# What's the Nearest Island away from your City?



## Brett (Oct 26, 2004)

^^ My city is on a island as well! And the island has many smaller islands inbetween it and the mainland. As for your city, it could aslo be Montreal.


----------



## Sideshow_Bob (Jan 14, 2005)

Stockholm consists of mainly islands..


----------



## PaiMei74 (Dec 6, 2005)

In front of Callao, the port if my city, Lima (Peru), is the Island of San Lorenzo.


----------



## sebvill (Apr 13, 2005)

From Lima the nearest island is San Lorenzo, there´s no population there but their are projects for building a megaport, aeroport and financial center.


















































View from La Punta District in Callao (Lima´s port)


----------



## 612bv3 (Oct 10, 2004)

mr_storms said:


> yerba buena island, the middle part of the bay bridge!


The nearest island to you is Alameda 

Anyways, since I already live on one, the nearest island is Yerba Buena Island. Actually, now that I've thought about it, the nearest island to me is Balena Isle and then Coast Guard Island, but they're part of the City of Alameda. 

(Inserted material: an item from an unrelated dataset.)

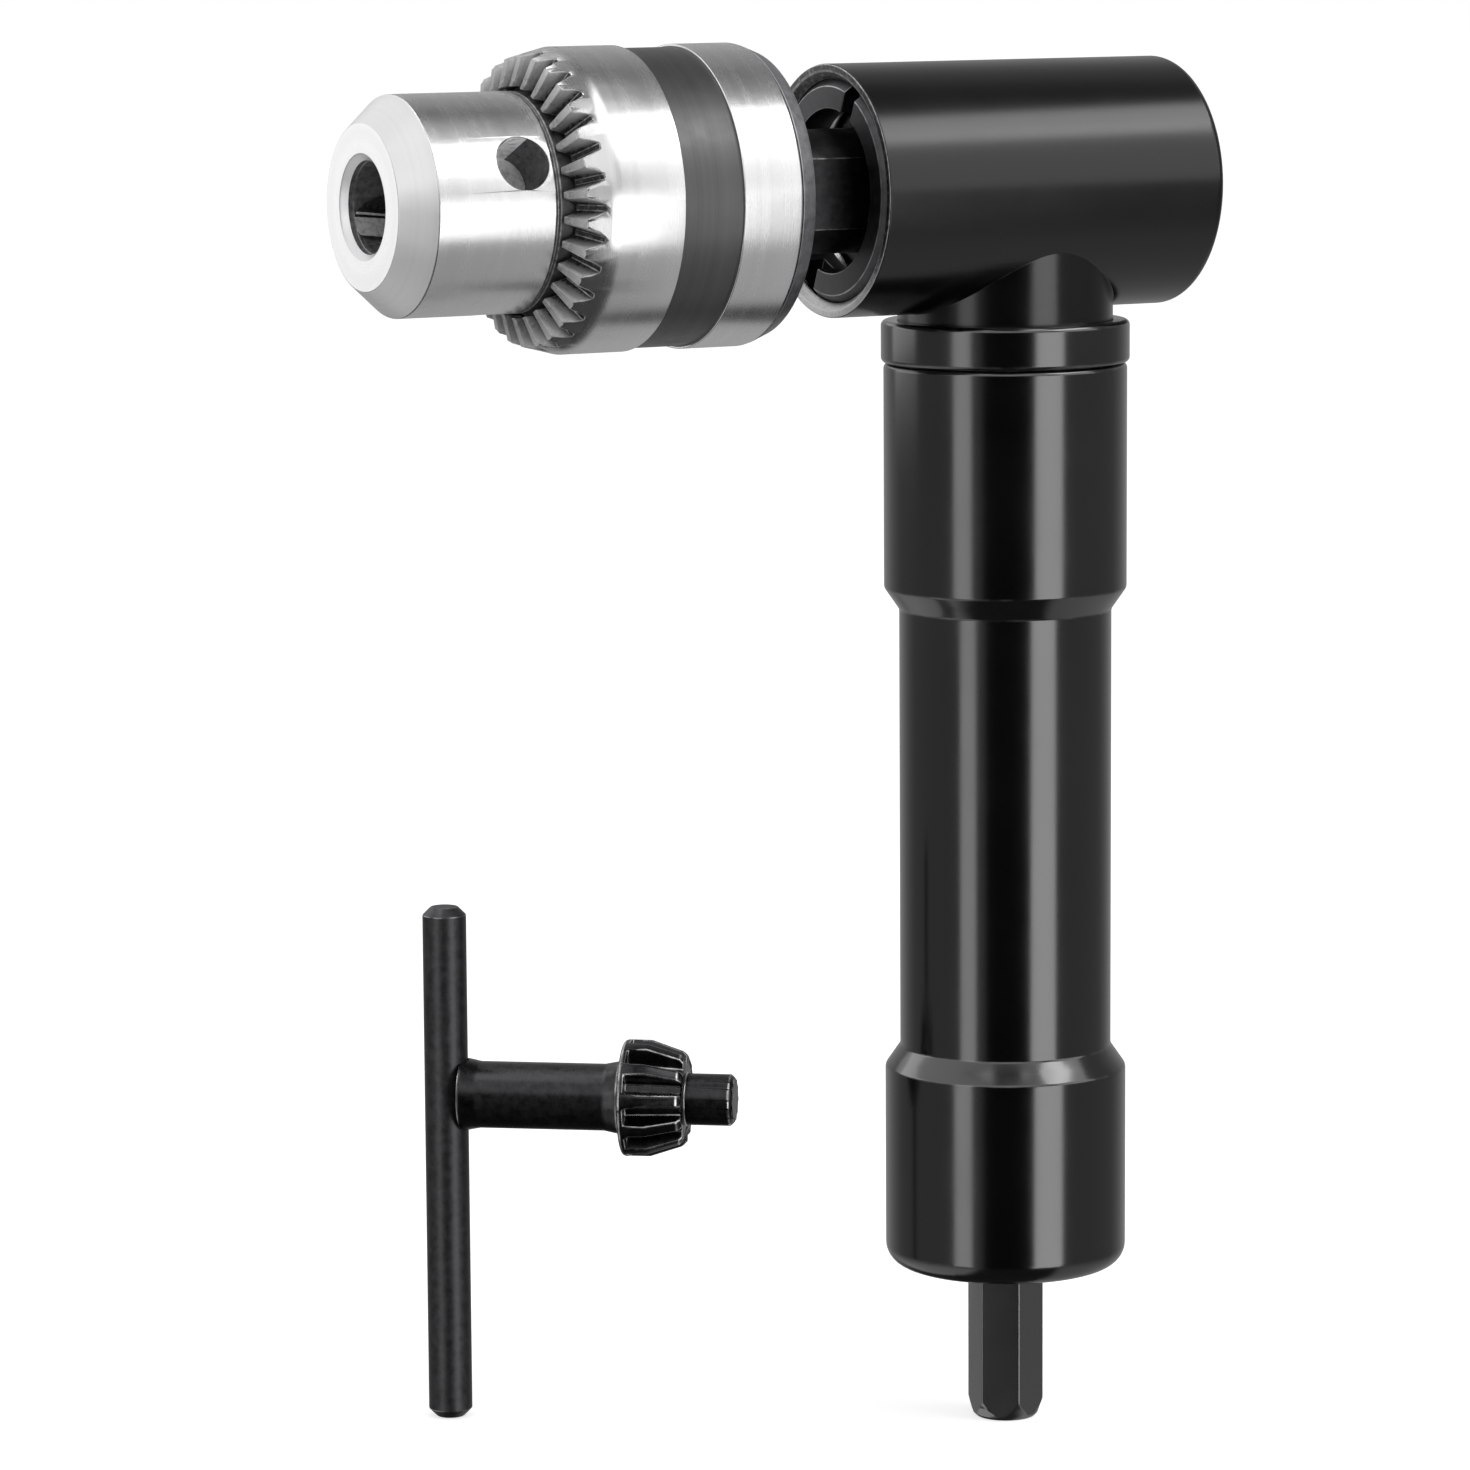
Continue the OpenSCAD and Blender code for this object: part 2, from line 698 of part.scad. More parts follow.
module input_shaft() color([0.13, 0.13, 0.135]) handle_line() {
    groove = neck_bearing_end;
    tip = axis_height;
    difference() {
        union() {
            bar(shaft_r, inner_pitch_r, tail_bearing_end + edge);
            rotate([0, 0, -shank_turn]) intersection() {
                hex_bar(shank_width, tail_bearing_end, tip);
                shank_cone(tip);
            }
        }
        ring(shaft_r + over, shaft_r - shaft_clip_depth, groove, groove + clip_thickness + clip_play);
        lower_chamfer(shaft_r, fine_edge, inner_pitch_r);
        keyway(shaft_r, key_play);
    }
}

// The turned envelope of the shank: a cone at its tip with a broken edge
module shank_cone(tip) {
    corner = shank_width / 2 / cos(30);
    shoulder = corner - (corner - shank_width / 2) * shoulder_share;
    rotate_extrude() polygon([
        [0, tail_bearing_end], [corner, tail_bearing_end], [corner, tip - tip_height],
        [shoulder, tip - edge], [shoulder - edge, tip], [0, tip]
    ]);
}

module shaft_clip() color([0.25, 0.25, 0.26]) handle_line() {
    low = neck_bearing_end;
    clip_hub(shaft_r + shaft_clip_width, shaft_r - shaft_clip_depth + clip_play,
             shaft_r + shaft_clip_width, low, low + clip_thickness);
}

/* Output spindle */

module output_spindle() color([0.14, 0.14, 0.145]) chuck_line() difference() {
    union() {
        bar(journal_r, rear_pocket + fine_edge, rear_bearing_end);
        bar(spindle_r, rear_bearing_end, front_bearing_end);
        bar(spanner_r, front_bearing_end, chuck_back);
        bar(thread_r, chuck_back - over, thread_end);
    }
    for (turn = [0, 180]) rotate([0, 0, turn])
        translate([-spanner_r - over, flat_width / 2, front_bearing_end + edge])
            cube([2 * (spanner_r + over), spanner_r, chuck_back - front_bearing_end]);
    outer_chamfer(spanner_r, fine_edge, chuck_back);
    keyway(spindle_r, key_play);
    bar(screw_r + screw_play, chuck_back + thread_depth - screw_reach - seat_gap, nose_face);
    outer_chamfer(thread_r, edge, thread_end);
    lower_chamfer(journal_r, fine_edge, rear_pocket + fine_edge);
}

module spindle_spacer() color([0.5, 0.5, 0.52]) chuck_line() {
    gear_face = inner_pitch_r * (1 + tip_over * cone_share / bevel_pitch_r);
    ring(spindle_r + spacer_wall, spindle_r + press_gap, rear_bearing_end, gear_face);
}

/* Chuck */

module chuck_frame() {
    chuck_line() rotate([0, 0, chuck_turn]) children();
}

// The middle line of a jaw: distance from the chuck's axis at a place s
function jaw_line(s) = jaw_tip_offset + (jaw_line_end - s) * jaw_slope;

// Puts a bar along +Z onto the jaw's line, its start at the line's front end
module on_jaw_line() {
    translate([jaw_tip_offset, 0, jaw_line_end]) rotate([0, 180 - jaw_angle, 0]) children();
}

module chuck_body() color([0.86, 0.86, 0.87]) chuck_frame() difference() {
    rotate_extrude() polygon([
        [0, chuck_back], [flange_r - flange_bevel, chuck_back],
        [flange_r, chuck_back + flange_length], [body_r, chuck_back + flange_length],
        [body_r, nut_start - nut_play], [nut_floor_r(nut_start), nut_start - nut_play],
        [nut_floor_r(nut_end), nut_end + nut_play], [nose_r, nut_end + nut_play],
        [nose_r, ring_gear_top], [nose_r - nose_groove_depth, ring_gear_top + nose_groove_width / 2],
        [nose_r, ring_gear_top + nose_groove_width],
        [nose_r, nose_face - nose_cone], [nose_ring_r, nose_face], [0, nose_face]
    ]);
    bar(thread_r + slide_gap, chuck_back - over, chuck_back + thread_depth);
    bar(screw_r + screw_play, chuck_back, nose_bore_end + over);
    bar(nose_hole_r - nose_bore_less, nose_bore_end, nose_face);
    bar(nose_hole_r, nose_face - nose_bore_step, nose_face + over);
    cone(nose_hole_r, nose_hole_r + nose_chamfer + over, nose_face - nose_chamfer, nose_face + over);
    for (turn = jaw_directions) {
        rotate([0, 0, turn]) intersection() {
            on_jaw_line() bar(jaw_r + jaw_play, 0, (jaw_line_end - chuck_back) / cos(jaw_angle) + over);
            bar(body_r + over, chuck_back + jaw_hole_end, nose_face - nose_bore_step);
        }
        rotate([0, 0, turn + 180]) translate([0, 0, pilot_hole_at]) rotate([0, 90, 0])
            bar(pilot_hole_r, nose_hole_r + pilot_floor_wall, nose_r + over);
    }
}

// Radius of the nut's screwed cone, and of the floor that it runs on
function nut_cone_r(s) = jaw_line(s) + jaw_skin + jaw_play;
function nut_floor_r(s) = nut_cone_r(s) - nut_floor;

module nut_ring() {
    outer = sleeve_bore_r - press_gap;
    rotate_extrude() polygon([
        [nut_cone_r(nut_start), nut_start], [outer, nut_start],
        [outer, nut_end], [nut_cone_r(nut_end), nut_end]
    ]);
}

module nut_half(side) {
    chuck_line() intersection() {
        nut_ring();
        translate([-body_r - over, side > 0 ? nut_split / 2 : -body_r - over - nut_split / 2, nut_start])
            cube([2 * (body_r + over), body_r + over, nut_length]);
    }
}

module nut_half_front() color([0.62, 0.6, 0.55]) nut_half(-1);

module nut_half_rear() color([0.62, 0.6, 0.55]) nut_half(1);

module chuck_sleeve() color([0.84, 0.84, 0.85]) chuck_line() {
    band_low = sleeve_back + band_set;
    band_high = band_low + band_width;
    crown = sleeve_front + gear_land;
    crown_r = sleeve_r - gear_land_in;
    top = ring_gear_top;
    top_r = sleeve_nose_r + gear_relief;
    shoulder = nut_end + nut_play;
    difference() {
        rotate_extrude() polygon([
            [sleeve_bore_r, sleeve_back], [sleeve_r - fine_edge, sleeve_back],
            [sleeve_r, sleeve_back + fine_edge], [sleeve_r, band_low],
            [sleeve_r - band_depth, band_low], [sleeve_r - band_depth, band_high],
            [sleeve_r, band_high], [sleeve_r, sleeve_front], [crown_r, crown],
            [top_r, top], [top_r, top - gear_relief_depth],
            [sleeve_nose_r, top - gear_relief_depth], [sleeve_nose_r, shoulder],
            [sleeve_bore_r, shoulder]
        ]);
        for (i = [0 : ring_teeth - 1]) rotate([0, 0, gear_groove_start + i * 360 / ring_teeth])
            ring_groove(crown, crown_r);
    }
}

// One groove of the ring gear along local +X. Its narrow root gets deeper away
// from the nose, and its flanks open out towards the tops of the teeth.
module ring_groove(crown, crown_r) {
    floor_in = [sleeve_nose_r - over, ring_gear_top - gear_root_inner];
    floor_out = [crown_r, crown - gear_root_outer];
    fall = atan2(floor_out[1] - floor_in[1], floor_out[0] - floor_in[0]);
    run = 2 * (sleeve_r - nose_r) + over;
    flank = concat(gear_flank, [gear_flank_end]);
    last = len(flank) - 1;
    translate([floor_in[0], 0, floor_in[1]]) rotate([0, -fall, 0]) rotate([90, 0, 90]) linear_extrude(run)
        polygon(concat(flank, [for (i = [0 : last]) [-flank[last - i][0], flank[last - i][1]]]));
}

// A jaw closed on the smallest tool: a bar on the jaw's line, trimmed to the
// gripping wedge in front and to the sleeve's bore behind
module jaw_closed() {
    tip = jaw_line_end;
    half = grip_closed_r * tan(60) - 2 * jaw_side_play;
    wide = body_r;
    intersection() {
        difference() {
            on_jaw_line() bar(jaw_r, -2 * jaw_r, jaw_length / cos(jaw_angle) + 2 * jaw_r);
            jaw_rack();
        }
        translate([0, 0, tip - jaw_length]) linear_extrude(jaw_length) polygon([
            [grip_closed_r, -half], [wide, -half - (wide - grip_closed_r) * tan(60)],
            [wide, half + (wide - grip_closed_r) * tan(60)], [grip_closed_r, half]
        ]);
        open_trim();
    }
}

// Keeps the jaw's rear end inside the sleeve when the jaws are open
module open_trim() {
    back = jaw_travel * cos(jaw_angle);
    out = jaw_travel * sin(jaw_angle);
    translate([-out, 0, back]) bar(body_r - seat_gap, 0, nose_face + jaw_reach);
}

// The screw thread's teeth on the back of the jaw
module jaw_rack() {
    start = (jaw_length - edge) / cos(jaw_angle) - jaw_teeth * jaw_tooth_width;
    rows = tooth_shares * jaw_tooth_width;
    on_jaw_line() for (i = [0 : jaw_teeth - 1]) translate([jaw_r, 0, start + i * jaw_tooth_width])
        rotate([90, 0, 0]) translate([0, 0, -jaw_r]) linear_extrude(2 * jaw_r) polygon([
            [-jaw_tooth_depth, rows[0]], [-jaw_tooth_depth, rows[1]],
            [over, rows[2] + over / 2], [over, -over / 2]
        ]);
}

module jaw(turn) {
    back = jaw_travel * cos(jaw_angle);
    out = jaw_travel * sin(jaw_angle);
    chuck_frame() rotate([0, 0, turn]) translate([out, 0, -back]) jaw_closed();
}

module jaw_one() color([0.5, 0.5, 0.52]) jaw(jaw_directions[0]);

module jaw_two() color([0.5, 0.5, 0.52]) jaw(jaw_directions[1]);

module jaw_three() color([0.5, 0.5, 0.52]) jaw(jaw_directions[2]);

module chuck_screw() color([0.2, 0.2, 0.21]) chuck_frame() difference() {
    union() {
        bar(screw_head_r, nose_bore_end, nose_bore_end + screw_head);
        bar(screw_r, chuck_back + thread_depth - screw_reach, nose_bore_end + over);
    }
    hex_bar(screw_socket, nose_bore_end + screw_head - screw_socket_depth, nose_bore_end + screw_head + over);
    outer_chamfer(screw_head_r, edge, nose_bore_end + screw_head);
}

/* Chuck key */

// Local +X runs along the key's stem, and local +Z up its bar
module key_frame() {
    translate([key_place[0], key_place[1], 0]) rotate([0, 0, key_turn]) children();
}

module key_bar() color([0.12, 0.12, 0.125]) key_frame() difference() {
    bar(bar_r, 0, bar_length);
    outer_chamfer(bar_r, bar_chamfer, bar_length);
    lower_chamfer(bar_r, bar_chamfer, 0);
    at_stem() bar(stem_pin_r + press_gap, -stem_pin_reach - press_gap, bar_r + over);
}

// Local +Z runs along the key's stem from the bar's axis
module at_stem() {
    translate([0, 0, stem_height]) rotate([0, 90, 0]) children();
}

// The stem's end is hollowed to sit on the bar, and its pin goes into the bar
module key_shank() color([0.12, 0.12, 0.125]) key_frame() {
    back = stem_length;
    front = back + key_gear_length;
    front_r = key_gear_r - key_front_step;
    end = front + pilot_length;
    difference() {
        at_stem() difference() {
            rotate_extrude() polygon([
                [0, stem_end], [stem_r + stem_flare, stem_end],
                [stem_r + stem_flare, stem_end + edge], [stem_r, stem_end + stem_flare_length],
                [stem_r, back - stem_flare_length], [stem_r + stem_flare, back - edge],
                [stem_r + 2 * stem_flare, back],
                [key_gear_r - fine_edge, back], [key_gear_r, back + fine_edge],
                [key_gear_r, back + key_gear_length * key_straight_share],
                [front_r, front - key_front_round], [front_r - key_front_round, front],
                [pilot_r, front], [pilot_r, end - pilot_chamfer], [pilot_r - pilot_chamfer, end], [0, end]
            ]);
            for (i = [0 : key_teeth - 1]) rotate([0, 0, (i + 0.5) * 360 / key_teeth])
                key_groove(back + key_flange, front);
        }
        bar(bar_r + press_gap, stem_height - 2 * stem_r, stem_height + 2 * stem_r);
    }
    at_stem() bar(stem_pin_r, -stem_pin_reach, back);
}

// One groove of the key's gear, open in front and closed by the rear flange
module key_groove(low, high) {
    rise = atan2(key_root_front - key_root_back, high - low);
    deep = key_root_front + over;
    half = key_groove_floor + deep * tan(key_groove_slope);
    translate([key_gear_r - key_root_back, 0, low]) rotate([0, -rise, 0]) rotate([0, 0, 90])
        linear_extrude(2 * (high - low)) polygon([
            [-key_groove_floor, 0], [key_groove_floor, 0], [half, -deep], [-half, -deep]
        ]);
}

head_housing();
handle_collar();
handle_tube();
front_ring_nut();
front_bearing_outer();
front_bearing_shield();
rear_bearing_outer();
neck_bearing_outer();
neck_bearing_clip();
tail_bearing_outer();
tail_bearing_clip();
input_shaft();
pinion_gear();
pinion_key();
neck_bearing_inner();
shaft_clip();
tail_bearing_inner();
output_spindle();
output_gear();
output_gear_key();
spindle_spacer();
front_bearing_inner();
rear_bearing_inner();
chuck_body();
chuck_screw();
chuck_sleeve();
nut_half_front();
nut_half_rear();
jaw_one();
jaw_two();
jaw_three();
front_bearing_balls();
front_bearing_cage();
rear_bearing_balls();
rear_bearing_cage();
neck_bearing_balls();
neck_bearing_cage();
tail_bearing_balls();
tail_bearing_cage();
key_shank();
key_bar();
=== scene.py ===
"""Right angle drill attachment: rounded edges, finishes, studio and camera.

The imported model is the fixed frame. The pieces that show get a copy with
rounded, worn edges, and every other piece gets a finish of its own. The
origin is the middle of the shank's tip, +Z runs up the handle and the chuck
points along -X. All lengths are in metres, apart from those named in mm.
"""

import json
import math

import bmesh
import bpy
from mathutils import Matrix, Vector

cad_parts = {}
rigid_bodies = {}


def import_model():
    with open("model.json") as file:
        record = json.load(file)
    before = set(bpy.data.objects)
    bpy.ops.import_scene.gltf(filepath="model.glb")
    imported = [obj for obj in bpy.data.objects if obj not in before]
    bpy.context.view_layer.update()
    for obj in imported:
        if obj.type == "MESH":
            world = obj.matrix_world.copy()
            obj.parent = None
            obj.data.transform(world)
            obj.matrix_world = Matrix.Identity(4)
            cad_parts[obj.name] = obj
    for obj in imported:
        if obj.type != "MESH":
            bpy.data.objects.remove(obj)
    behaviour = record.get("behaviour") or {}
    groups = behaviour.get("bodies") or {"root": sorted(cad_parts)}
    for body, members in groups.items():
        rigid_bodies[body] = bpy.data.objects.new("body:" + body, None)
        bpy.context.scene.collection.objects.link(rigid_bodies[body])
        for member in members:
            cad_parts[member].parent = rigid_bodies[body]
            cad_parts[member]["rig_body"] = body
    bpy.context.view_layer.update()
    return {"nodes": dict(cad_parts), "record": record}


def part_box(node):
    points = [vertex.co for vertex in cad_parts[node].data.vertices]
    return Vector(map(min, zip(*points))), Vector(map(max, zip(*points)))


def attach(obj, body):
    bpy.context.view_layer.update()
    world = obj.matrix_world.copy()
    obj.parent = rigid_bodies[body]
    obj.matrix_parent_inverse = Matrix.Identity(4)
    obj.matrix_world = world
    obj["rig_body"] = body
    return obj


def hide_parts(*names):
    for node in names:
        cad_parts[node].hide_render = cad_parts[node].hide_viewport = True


bl_info = {
    "name": "Right Angle Drill Attachment",
    "version": (1, 0, 0),
    "blender": (4, 5, 0),
    "location": "View3D > Sidebar > Drill",
    "description": "Dresses a right angle drill attachment with rounded edges and finishes",
    "category": "Object",
}

MM = 0.001

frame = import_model()


def mount(name):
    """A mount of the record: its place in the row frame and its direction."""
    found = next(m for m in frame["record"]["mounts"] if m["name"] == name)
    return Vector(found["pos_m"]), Vector(found["axis"])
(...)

Here's Alameda, Yerba Buena is the green island in the middle of the bay.


----------



## mr_storms (Oct 29, 2005)

fair enough. but calling alameda an "island" always seems a strech for me


----------



## Jeff_in_Dayton (Dec 13, 2005)

As we are well inland the nearest island is Kellys Island in Lake Eirie, over 100 miles to the north....


----------



## rocky (Apr 20, 2005)




----------



## 612bv3 (Oct 10, 2004)

mr_storms said:


> fair enough. but calling alameda an "island" always seems a strech for me


Why? It's surrounded by water on all sides. I know it once was connected to Oakland by land.


----------



## Zaqattaq (Nov 17, 2004)

I'm glad to see I have the only radioactive island.


----------



## I-275westcoastfl (Feb 15, 2005)

Renkinjutsushi said:


> Does the landmass that Indian Rocks Beach, Redington Shores, Madeira Beach, etc. belong to count as an island?


Yea it does its a group of barrier islands.
Here is the closest to me Clearwater Beach Island
















*Other Islands round here*


----------



## Renkinjutsushi (Dec 4, 2004)

^^ Oh ok, thanks for the answer.

These are the closest islands to downtown Seminole.


----------



## Oaronuviss (Dec 11, 2002)

Peche Isle Population: 0.

Belle Isle Population: ? it's got a zoo.

Boblo Island (Bois Blanc) Population: 200?

and many other channel islands with little to no populations.


----------



## JAKJ (Oct 17, 2004)

Kangaroo Island (Third largest island off australia...so it is pretty big  )
Nearest major city is Adelaide (1.2 million)

Population is a couple of thousand, and a large tourist population.


----------



## krull (Oct 8, 2005)

I live on an island.. Manhattan... there are many islands close by of course... the big one is Long Island.


----------



## Manila-X (Jul 28, 2005)

krull said:


> I live on an island.. Manhattan... there are many islands close by of course... the big one is Long Island.


Long Island is a really nice place! I would live there is I choose to work in NY!


----------



## boto_mix (Sep 14, 2005)

My little island, Isla de la Deva  que orgulloso estoy.....


----------



## Oaronuviss (Dec 11, 2002)

/\ That's a beautiful picture.


----------



## Bahnsteig4 (Sep 9, 2005)

The Donauinsel (Danube Island) is right IN Vienna. It was artificially created in the 70s as a recreational area and hosts the largest European Open Air festival each summer.


----------



## HST (Jan 13, 2006)

Anacortes, Washington


----------